Build (Suns): Put one of your Workers on top of any Worker or Noble to create or extend a Tower. There can be more than one Tower in a Place. You cannot combine Towers with a Build action. You can move your Noble from one Tower to another (in the same Place) with a Build action.

Magic (Moons): Choose any of your tokens in a Moon Place. You may switch that token with any Rival's token in that Place, or in an adjacent Place. Your Prisoners may be moved with Magic. Nobles (yours and your Rivals') are protected from Magic and cannot be moved.

Attack (Wyrms): There are a few steps to Attacking.

a) First, you may move any number of Free tokens from any adjacent Places to the Place you're attacking. (During the attack, ignore the 6-slot limit.) Announce which Rivals in that Place are under attack (you may choose any or all). If you had Nobles in that Place before the attack, they count as 2 attackers, and Free Knights and Workers there count as 1 attacker. (Only Nobles you had there already count double; if you moved a Noble from a Tower in an adjacent Place, it becomes a regular attacker.) Add them up to get your Attack number.

b) Each Defending Rival can then move Free tokens from one adjacent Place to the Place being attacked. Likewise, their Nobles count as 2, and their Free Knights count as 1. If you're attacking more that one Rival, all Defending Rivals call a temporary truce and are considered to be the same color during the attack. So a Rival's Prisoner could become a Free Knight, if only Defending tokens are above it. Total them all to get the Defense number.

c) The Attacker, and each Defender, turns over an Action card from the Deck. Count the number of suits that match the Place under attack, and add it to the Attack or Defense numbers, respectively.

d) If the Attack number is higher, your Attack succeeded! Remove one Defender's Free token, and then remove additional tokens up to the difference between the Attack and Defense numbers. Defending Nobles must be removed last.

If the Defense ties or exceeds the Attack number, you failed. Remove two Attacking tokens, and then remove additional tokens up to the difference between the Defense and Attack numbers. Your Nobles must be removed last.

e) After the battle, there may be more tokens and Towers than will fit into the six slots. The winner takes precedence over the Worker slots. Excess tokens may be added as Free Knights, for the winners of the battle, or Prisoners (at the bottom of a Tower) for the losers. If it's not possible to do so, eliminate any excess tokens.
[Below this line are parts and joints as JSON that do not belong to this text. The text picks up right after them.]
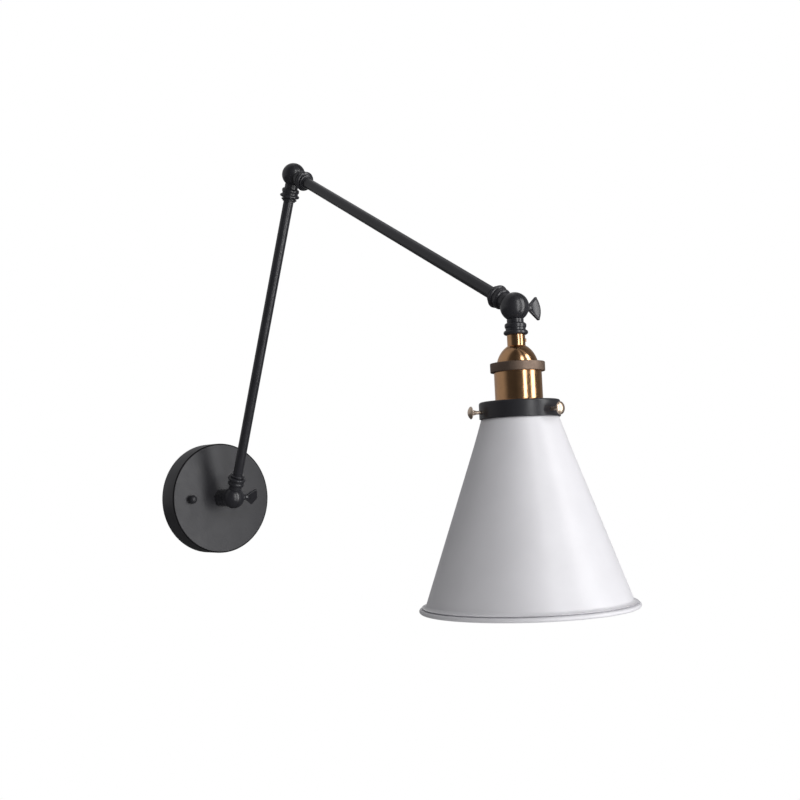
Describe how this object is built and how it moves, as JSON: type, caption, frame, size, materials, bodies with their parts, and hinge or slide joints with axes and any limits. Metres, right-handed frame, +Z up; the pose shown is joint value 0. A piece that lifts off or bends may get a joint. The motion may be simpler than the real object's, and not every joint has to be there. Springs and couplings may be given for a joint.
{
  "type": "adjustable wall lamp",
  "caption": "Wall lamp with a round canopy, two tube arms on clamped ball swivels and a tilting lampholder with a cone shade open at the bottom.",
  "frame": {"origin": "centre of the mounting bar's back face, on the wall, behind the middle of the canopy", "axes": "+Y into the wall, so the lamp reaches out along -Y; +Z up; +X to the right of someone who faces the wall"},
  "size_m": [0.1778, 0.5911, 0.4403],
  "materials": {
    "black": "satin black powder coat",
    "zinc": "zinc plated",
    "green_steel": "green for earth",
    "insulation": "matte",
    "connector": "matte",
    "friction_disc": "matte",
    "brass": "polished, slightly aged",
    "bronze": "dull dark bronze",
    "insulator": "glazed",
    "aluminium": "bright",
    "bright_brass": "bright",
    "white_enamel": "gloss white enamel",
    "bulb_glass": "clear",
    "filament": "amber"
  },
  "bodies": {
    "wall_mount": {"canopy": "black", "mounting_bar": "zinc", "canopy_studs": "zinc", "cap_nuts": "black", "earth_screw": "green_steel", "stem_knuckle": "black", "lock_washer": "zinc", "locknut": "zinc", "stem_wires": "insulation", "wire_connectors": "connector", "base_washer": "friction_disc"},
    "base_wing": {"base_wing_screw": "black"},
    "lower_arm": {"lower_foot_knuckle": "black", "lower_arm_tube": "black", "lower_top_knuckle": "black", "lower_arm_wires": "insulation", "elbow_screw": "black", "elbow_washer": "friction_disc"},
    "upper_arm": {"upper_foot_knuckle": "black", "upper_arm_tube": "black", "upper_end_knuckle": "black", "upper_arm_wires": "insulation", "head_washer": "friction_disc"},
    "head_wing": {"head_wing_screw": "black"},
    "head": {"head_knuckle": "black", "head_wires": "insulation", "socket_cap": "brass", "socket_set_screw": "brass", "socket_band": "bronze", "socket_shell": "brass", "socket_core": "insulator", "terminal_screws": "brass", "centre_contact": "brass", "screw_shell": "aluminium", "shade_holder": "black", "clamping_ring": "black", "shade": "white_enamel", "bulb_cap": "aluminium", "bulb_glass": "bulb_glass", "bulb_filament": "filament"},
    "shade_thumbscrew_1": {"shade_screw_1": "bright_brass"},
    "shade_thumbscrew_2": {"shade_screw_2": "bright_brass"},
    "shade_thumbscrew_3": {"shade_screw_3": "bright_brass"}
  },
  "joints": [
    {"name": "base_tilt", "type": "hinge", "parent": "wall_mount", "child": "lower_arm", "pos_m": [0, -0.05, 0], "axis": [1, 0, 0], "range_deg": [-23, 157]},
    {"name": "elbow_tilt", "type": "hinge", "parent": "lower_arm", "child": "upper_arm", "pos_m": [0, -0.19098, 0.33212], "axis": [1, 0, 0], "range_deg": [-207.4, 12.6]},
    {"name": "head_tilt", "type": "hinge", "parent": "upper_arm", "child": "head", "pos_m": [0, -0.50217, 0.14954], "axis": [1, 0, 0], "range_deg": [-169.6, 50.4]},
    {"name": "base_wing_turn", "type": "hinge", "parent": "wall_mount", "child": "base_wing", "pos_m": [0, -0.05, 0], "axis": [1, 0, 0], "range_deg": [0, 270]},
    {"name": "head_wing_turn", "type": "hinge", "parent": "upper_arm", "child": "head_wing", "pos_m": [0, -0.50217, 0.14954], "axis": [1, 0, 0], "range_deg": [0, 270]},
    {"name": "shade_screw_turn_1", "type": "hinge", "parent": "head", "child": "shade_thumbscrew_1", "pos_m": [0, -0.50217, 0.06344], "axis": [0.0872, -0.9962, 0], "range_deg": [0, 270]},
    {"name": "shade_screw_turn_2", "type": "hinge", "parent": "head", "child": "shade_thumbscrew_2", "pos_m": [0, -0.50217, 0.06344], "axis": [0.8192, 0.5736, 0], "range_deg": [0, 270]},
    {"name": "shade_screw_turn_3", "type": "hinge", "parent": "head", "child": "shade_thumbscrew_3", "pos_m": [0, -0.50217, 0.06344], "axis": [-0.9063, 0.4226, 0], "range_deg": [0, 270]}
  ]
}
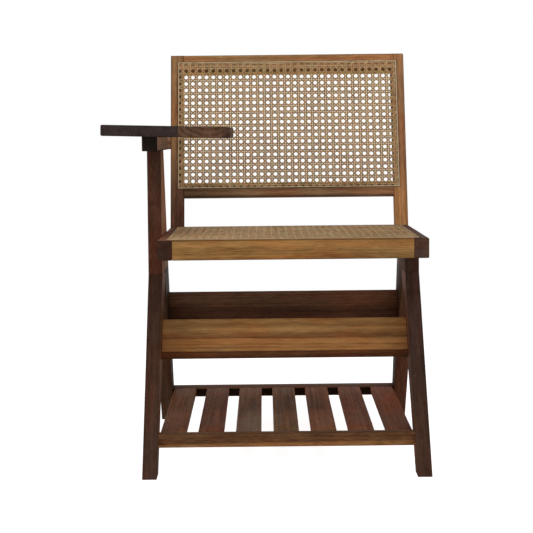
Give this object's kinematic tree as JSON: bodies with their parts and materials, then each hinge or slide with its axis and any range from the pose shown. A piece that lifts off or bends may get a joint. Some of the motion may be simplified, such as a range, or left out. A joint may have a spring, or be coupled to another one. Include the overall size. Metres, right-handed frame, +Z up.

f) Note that if a Place is Empty, you can also use an Attack action to move Free tokens from any adjacent Places to the Empty Place. Unlike Migrate, you can choose more than one adjacent Place.

The Places of the Map

Several Places have special abilities.

Action Bonus Places: Note that if you cannot place a Worker on one of these Places (if all the slots are full, for instance) you cannot get the bonus. Also that Place must be one of your Fiefs before taking an Action. (For instance, if the Mill was Disputed, and you took an Exploit action there to add a worker and gain control of it, you would not get any bonus Worker that turn.)

The Mill: Grinding Grain. If you control The Mill before doing an Exploit Action, add one Worker to it before taking the Action.

The Origin: Water's Source. If you control The Origin before taking a Wave action (Explore or Migrate), add one Worker to it before taking that action.

The Forest: Sylvan Magic. If you control The Forest before taking a Magic action, add one Worker to it before taking that action.

The Mountain: Mining The Mountain. If you control The Mountain before taking a Build action, add one Worker to it before taking that action.

The Market: Trading Places. If you control The Market before taking a Trade action, add one Worker to it before taking that action.

Adjacency Powers:

The End: Land's End. After The End has been explored, no Place can be Explored adjacent to it.

The Sea: Waterways. If you control the Sea, you may consider all Wave places that can be connected by Wave places to the Sea to be adjacent. For instance, the Island and the Borderland would be adjacent Places for you, but not for your Rivals. If The Cave were explored adjacent to the Borderland, you could consider The Cave to be adjacent to the Island.)

Limitations:

The Darkness: You May Be Eaten By A Grue. There's a monster lurking in The Darkness. During your Resolution phase, before discarding your Action card, if you do not have a Sun on your Advisor or Action card, remove one Worker from the Darkness. Tokens in Towers are protected from the Grue.

The Desert: Shifting Sands. No Towers can be built here.

Defense Powers:

The Castle: Castle Walls. When defending the Castle, Defenders add the height of Towers they control to their Defense number.

The Cave: A Place of Safety. When The Cave is attacked, any Waves or Wyrms on the Defender's Action or Advisor card may also be added to the Defense number.

The Window, The Borderland, and The Island have no special abilities, but are worth 3 VPs each.

Game End

Once the last Place has been Explored, shuffle the discarded Action cards back into the current Action deck. Once the Action deck has been exhausted after that, the game ends at the end of that round.

Scoring:

Each of your Fiefs are worth 1 VP for every suit on that card. (The Window, The Borderland, and The Island are worth 3 points, The Sea and The End are worth 1, and all others are worth 2.)

If a Place is Disputed, then the player with the highest Tower there gets the VPs. If it is still a tie, the tied players split the VPs evenly.

The player with the highest Tower scores 2 additional VPs. If Towers are tied for highest, the one with the most Free tokens in it wins the tie. If it is still a tie, no one scores those VPs.